## Exercise description
Copy every line, exactly and only, from the line containing "# A shallow" to the line containing "bpy.data.objects.remove(obj)", both lines included.
Start Data excerpt
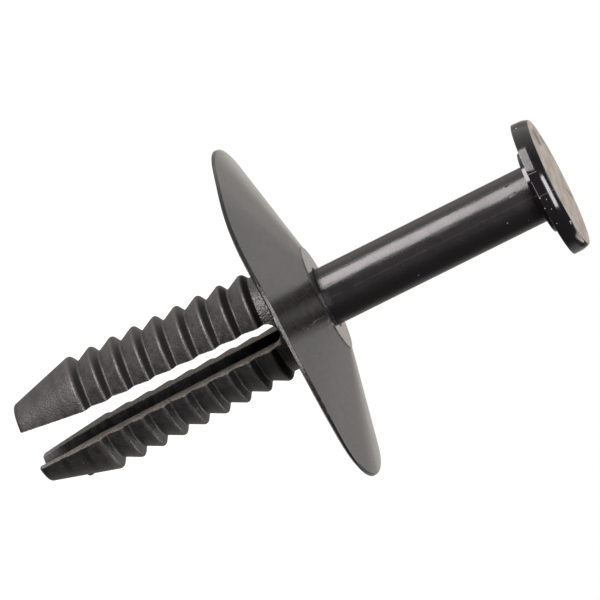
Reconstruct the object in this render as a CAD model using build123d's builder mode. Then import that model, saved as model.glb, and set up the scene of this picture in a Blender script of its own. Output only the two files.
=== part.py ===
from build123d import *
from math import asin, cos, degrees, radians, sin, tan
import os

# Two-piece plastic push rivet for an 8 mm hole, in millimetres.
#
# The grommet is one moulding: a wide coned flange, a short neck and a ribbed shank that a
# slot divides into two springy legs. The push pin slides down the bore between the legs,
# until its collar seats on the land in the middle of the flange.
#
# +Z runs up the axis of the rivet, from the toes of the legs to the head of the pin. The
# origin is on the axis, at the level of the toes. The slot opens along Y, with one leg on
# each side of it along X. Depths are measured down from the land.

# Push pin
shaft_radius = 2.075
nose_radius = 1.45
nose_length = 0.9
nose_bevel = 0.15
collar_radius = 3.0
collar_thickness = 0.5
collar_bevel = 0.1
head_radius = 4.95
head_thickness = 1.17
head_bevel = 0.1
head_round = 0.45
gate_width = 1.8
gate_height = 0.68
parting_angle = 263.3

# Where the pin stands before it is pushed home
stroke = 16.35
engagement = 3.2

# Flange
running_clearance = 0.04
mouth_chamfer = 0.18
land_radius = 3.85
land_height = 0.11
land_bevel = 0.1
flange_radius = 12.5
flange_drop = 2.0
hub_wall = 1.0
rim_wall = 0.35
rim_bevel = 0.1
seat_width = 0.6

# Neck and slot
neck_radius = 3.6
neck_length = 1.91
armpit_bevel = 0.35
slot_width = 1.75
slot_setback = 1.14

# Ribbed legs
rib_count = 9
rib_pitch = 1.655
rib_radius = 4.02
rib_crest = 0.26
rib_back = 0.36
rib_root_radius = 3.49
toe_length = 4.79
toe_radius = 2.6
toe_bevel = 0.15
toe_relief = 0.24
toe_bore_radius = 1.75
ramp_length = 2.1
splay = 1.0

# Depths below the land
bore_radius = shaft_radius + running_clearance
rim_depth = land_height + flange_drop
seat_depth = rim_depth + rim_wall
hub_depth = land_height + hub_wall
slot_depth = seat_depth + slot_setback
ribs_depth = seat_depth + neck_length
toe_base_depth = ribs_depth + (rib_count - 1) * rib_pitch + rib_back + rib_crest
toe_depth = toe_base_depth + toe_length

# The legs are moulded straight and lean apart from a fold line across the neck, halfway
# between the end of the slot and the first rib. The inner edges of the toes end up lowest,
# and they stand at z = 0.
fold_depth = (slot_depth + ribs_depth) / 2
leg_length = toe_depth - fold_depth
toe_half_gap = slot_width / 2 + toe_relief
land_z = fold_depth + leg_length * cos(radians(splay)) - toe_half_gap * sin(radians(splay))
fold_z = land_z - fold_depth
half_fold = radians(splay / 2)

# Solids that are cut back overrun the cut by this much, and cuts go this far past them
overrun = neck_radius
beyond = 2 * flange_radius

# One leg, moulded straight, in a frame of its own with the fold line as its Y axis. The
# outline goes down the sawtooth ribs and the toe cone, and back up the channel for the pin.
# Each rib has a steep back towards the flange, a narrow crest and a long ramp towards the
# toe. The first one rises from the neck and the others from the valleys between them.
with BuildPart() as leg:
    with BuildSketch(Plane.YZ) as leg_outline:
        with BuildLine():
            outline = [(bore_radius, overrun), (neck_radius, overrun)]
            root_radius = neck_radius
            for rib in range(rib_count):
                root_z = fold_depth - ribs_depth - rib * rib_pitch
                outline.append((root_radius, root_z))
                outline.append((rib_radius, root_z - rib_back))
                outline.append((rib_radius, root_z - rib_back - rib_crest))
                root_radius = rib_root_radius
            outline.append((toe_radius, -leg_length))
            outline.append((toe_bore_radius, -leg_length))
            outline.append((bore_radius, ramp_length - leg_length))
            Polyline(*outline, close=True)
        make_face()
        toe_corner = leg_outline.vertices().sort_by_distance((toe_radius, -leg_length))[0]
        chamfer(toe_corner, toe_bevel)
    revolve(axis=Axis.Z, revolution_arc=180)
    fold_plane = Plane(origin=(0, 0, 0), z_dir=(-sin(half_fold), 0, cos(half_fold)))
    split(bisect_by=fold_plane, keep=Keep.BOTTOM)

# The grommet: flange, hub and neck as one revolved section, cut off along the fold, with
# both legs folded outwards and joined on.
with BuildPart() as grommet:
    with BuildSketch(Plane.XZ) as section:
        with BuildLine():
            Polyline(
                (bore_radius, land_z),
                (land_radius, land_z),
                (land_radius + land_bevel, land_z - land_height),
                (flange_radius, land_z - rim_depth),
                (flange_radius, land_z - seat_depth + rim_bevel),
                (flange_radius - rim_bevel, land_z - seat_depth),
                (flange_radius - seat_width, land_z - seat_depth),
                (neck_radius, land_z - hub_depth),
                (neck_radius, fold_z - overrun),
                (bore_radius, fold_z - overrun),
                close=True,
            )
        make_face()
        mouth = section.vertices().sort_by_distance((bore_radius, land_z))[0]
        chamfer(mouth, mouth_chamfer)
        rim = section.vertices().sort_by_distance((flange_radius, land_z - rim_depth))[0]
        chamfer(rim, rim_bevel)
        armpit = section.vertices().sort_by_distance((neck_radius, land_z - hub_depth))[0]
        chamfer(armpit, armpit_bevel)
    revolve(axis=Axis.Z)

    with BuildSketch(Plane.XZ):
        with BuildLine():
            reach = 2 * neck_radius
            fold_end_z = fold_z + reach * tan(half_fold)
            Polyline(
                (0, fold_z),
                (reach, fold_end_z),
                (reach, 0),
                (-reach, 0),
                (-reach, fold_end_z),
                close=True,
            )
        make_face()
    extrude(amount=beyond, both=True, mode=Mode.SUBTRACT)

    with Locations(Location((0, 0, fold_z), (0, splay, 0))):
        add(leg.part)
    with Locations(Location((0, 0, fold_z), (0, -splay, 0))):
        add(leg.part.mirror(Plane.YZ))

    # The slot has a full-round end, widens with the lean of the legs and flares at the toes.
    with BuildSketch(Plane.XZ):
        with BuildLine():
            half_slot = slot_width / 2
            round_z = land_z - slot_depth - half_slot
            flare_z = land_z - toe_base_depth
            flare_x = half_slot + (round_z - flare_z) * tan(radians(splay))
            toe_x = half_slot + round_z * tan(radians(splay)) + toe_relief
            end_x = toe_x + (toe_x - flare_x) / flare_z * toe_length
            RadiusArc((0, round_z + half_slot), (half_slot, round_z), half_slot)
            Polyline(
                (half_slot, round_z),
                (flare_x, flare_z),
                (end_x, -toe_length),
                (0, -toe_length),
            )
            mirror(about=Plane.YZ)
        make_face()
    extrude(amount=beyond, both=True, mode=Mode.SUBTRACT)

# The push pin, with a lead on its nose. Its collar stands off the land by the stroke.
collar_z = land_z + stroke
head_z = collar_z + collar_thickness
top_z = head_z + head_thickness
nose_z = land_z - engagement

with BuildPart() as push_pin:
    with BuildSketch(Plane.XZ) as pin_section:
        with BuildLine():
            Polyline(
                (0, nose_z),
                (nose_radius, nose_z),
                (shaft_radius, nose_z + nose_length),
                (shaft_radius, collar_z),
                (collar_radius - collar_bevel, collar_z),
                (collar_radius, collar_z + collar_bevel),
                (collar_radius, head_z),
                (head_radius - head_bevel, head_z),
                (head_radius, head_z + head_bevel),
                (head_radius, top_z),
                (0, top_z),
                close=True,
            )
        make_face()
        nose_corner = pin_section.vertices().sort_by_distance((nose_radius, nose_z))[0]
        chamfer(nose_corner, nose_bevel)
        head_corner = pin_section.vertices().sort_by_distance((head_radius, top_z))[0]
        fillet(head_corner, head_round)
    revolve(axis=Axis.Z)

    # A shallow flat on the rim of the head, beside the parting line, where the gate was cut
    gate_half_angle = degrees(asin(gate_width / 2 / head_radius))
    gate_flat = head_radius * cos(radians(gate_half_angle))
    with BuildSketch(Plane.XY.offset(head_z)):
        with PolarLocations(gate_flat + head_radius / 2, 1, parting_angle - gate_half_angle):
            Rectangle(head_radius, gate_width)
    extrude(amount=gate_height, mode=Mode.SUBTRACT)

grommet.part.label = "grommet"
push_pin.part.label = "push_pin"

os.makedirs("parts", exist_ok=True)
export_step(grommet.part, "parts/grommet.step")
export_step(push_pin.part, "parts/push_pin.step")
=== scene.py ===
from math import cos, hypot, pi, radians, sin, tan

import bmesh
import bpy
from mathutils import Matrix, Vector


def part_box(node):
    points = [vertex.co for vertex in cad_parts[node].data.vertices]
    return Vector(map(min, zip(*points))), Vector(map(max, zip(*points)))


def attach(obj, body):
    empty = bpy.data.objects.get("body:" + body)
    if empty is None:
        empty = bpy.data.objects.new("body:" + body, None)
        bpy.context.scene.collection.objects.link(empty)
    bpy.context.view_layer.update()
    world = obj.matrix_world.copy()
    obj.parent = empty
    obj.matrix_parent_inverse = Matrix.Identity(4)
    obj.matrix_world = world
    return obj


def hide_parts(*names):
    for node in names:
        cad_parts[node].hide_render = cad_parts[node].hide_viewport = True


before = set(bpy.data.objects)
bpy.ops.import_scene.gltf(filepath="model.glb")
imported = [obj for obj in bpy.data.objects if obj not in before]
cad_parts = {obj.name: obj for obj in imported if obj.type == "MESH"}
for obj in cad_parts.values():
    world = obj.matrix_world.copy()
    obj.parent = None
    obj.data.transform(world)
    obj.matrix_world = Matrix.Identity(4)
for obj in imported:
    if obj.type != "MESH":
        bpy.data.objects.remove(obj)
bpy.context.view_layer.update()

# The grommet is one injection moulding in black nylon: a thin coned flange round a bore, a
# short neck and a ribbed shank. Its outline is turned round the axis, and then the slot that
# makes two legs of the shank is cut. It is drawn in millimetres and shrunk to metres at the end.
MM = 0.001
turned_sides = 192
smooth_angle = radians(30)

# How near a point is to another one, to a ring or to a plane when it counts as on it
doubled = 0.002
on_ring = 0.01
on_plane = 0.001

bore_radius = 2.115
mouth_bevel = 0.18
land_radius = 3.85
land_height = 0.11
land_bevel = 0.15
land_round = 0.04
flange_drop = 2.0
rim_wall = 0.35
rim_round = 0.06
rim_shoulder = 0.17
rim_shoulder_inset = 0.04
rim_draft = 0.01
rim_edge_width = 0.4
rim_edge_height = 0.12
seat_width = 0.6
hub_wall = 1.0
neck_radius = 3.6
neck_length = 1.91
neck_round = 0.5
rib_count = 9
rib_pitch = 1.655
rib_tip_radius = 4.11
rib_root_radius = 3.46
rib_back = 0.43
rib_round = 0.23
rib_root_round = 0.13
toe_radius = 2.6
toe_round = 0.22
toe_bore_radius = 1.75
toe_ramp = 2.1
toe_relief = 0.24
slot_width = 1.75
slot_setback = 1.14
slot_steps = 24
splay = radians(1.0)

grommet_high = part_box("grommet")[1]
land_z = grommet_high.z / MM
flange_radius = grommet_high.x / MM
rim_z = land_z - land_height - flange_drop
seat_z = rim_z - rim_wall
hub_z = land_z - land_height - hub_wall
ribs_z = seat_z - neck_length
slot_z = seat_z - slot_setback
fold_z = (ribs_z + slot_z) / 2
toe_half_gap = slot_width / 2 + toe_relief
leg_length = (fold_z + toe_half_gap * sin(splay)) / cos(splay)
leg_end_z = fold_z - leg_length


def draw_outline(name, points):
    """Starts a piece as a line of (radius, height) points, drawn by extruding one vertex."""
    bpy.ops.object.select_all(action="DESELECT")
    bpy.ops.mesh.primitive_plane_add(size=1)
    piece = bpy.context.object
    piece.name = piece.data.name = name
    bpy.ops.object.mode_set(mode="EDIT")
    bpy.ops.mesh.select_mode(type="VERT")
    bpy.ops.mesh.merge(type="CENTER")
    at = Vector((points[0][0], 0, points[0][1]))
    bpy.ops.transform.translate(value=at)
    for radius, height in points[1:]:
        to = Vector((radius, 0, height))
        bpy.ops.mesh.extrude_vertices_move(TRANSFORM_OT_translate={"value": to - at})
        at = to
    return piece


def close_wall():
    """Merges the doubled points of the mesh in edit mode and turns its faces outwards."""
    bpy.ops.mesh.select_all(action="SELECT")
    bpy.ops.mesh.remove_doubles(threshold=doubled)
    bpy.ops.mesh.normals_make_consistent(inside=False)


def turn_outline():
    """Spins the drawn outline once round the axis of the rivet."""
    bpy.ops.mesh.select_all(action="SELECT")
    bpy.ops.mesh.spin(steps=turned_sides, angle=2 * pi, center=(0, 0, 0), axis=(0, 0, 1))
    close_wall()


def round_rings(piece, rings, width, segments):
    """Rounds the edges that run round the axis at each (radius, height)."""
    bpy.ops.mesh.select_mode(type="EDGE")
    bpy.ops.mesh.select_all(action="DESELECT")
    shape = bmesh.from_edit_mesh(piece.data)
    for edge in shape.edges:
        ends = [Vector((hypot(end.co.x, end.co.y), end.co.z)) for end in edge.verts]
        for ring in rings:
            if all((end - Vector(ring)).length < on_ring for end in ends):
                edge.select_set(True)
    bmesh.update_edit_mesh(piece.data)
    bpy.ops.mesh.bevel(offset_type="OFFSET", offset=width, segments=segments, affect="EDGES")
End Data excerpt
## Finished exercise
    # A shallow flat on the rim of the head, beside the parting line, where the gate was cut
    gate_half_angle = degrees(asin(gate_width / 2 / head_radius))
    gate_flat = head_radius * cos(radians(gate_half_angle))
    with BuildSketch(Plane.XY.offset(head_z)):
        with PolarLocations(gate_flat + head_radius / 2, 1, parting_angle - gate_half_angle):
            Rectangle(head_radius, gate_width)
    extrude(amount=gate_height, mode=Mode.SUBTRACT)

grommet.part.label = "grommet"
push_pin.part.label = "push_pin"

os.makedirs("parts", exist_ok=True)
export_step(grommet.part, "parts/grommet.step")
export_step(push_pin.part, "parts/push_pin.step")
=== scene.py ===
from math import cos, hypot, pi, radians, sin, tan

import bmesh
import bpy
from mathutils import Matrix, Vector


def part_box(node):
    points = [vertex.co for vertex in cad_parts[node].data.vertices]
    return Vector(map(min, zip(*points))), Vector(map(max, zip(*points)))


def attach(obj, body):
    empty = bpy.data.objects.get("body:" + body)
    if empty is None:
        empty = bpy.data.objects.new("body:" + body, None)
        bpy.context.scene.collection.objects.link(empty)
    bpy.context.view_layer.update()
    world = obj.matrix_world.copy()
    obj.parent = empty
    obj.matrix_parent_inverse = Matrix.Identity(4)
    obj.matrix_world = world
    return obj


def hide_parts(*names):
    for node in names:
        cad_parts[node].hide_render = cad_parts[node].hide_viewport = True


before = set(bpy.data.objects)
bpy.ops.import_scene.gltf(filepath="model.glb")
imported = [obj for obj in bpy.data.objects if obj not in before]
cad_parts = {obj.name: obj for obj in imported if obj.type == "MESH"}
for obj in cad_parts.values():
    world = obj.matrix_world.copy()
    obj.parent = None
    obj.data.transform(world)
    obj.matrix_world = Matrix.Identity(4)
for obj in imported:
    if obj.type != "MESH":
        bpy.data.objects.remove(obj)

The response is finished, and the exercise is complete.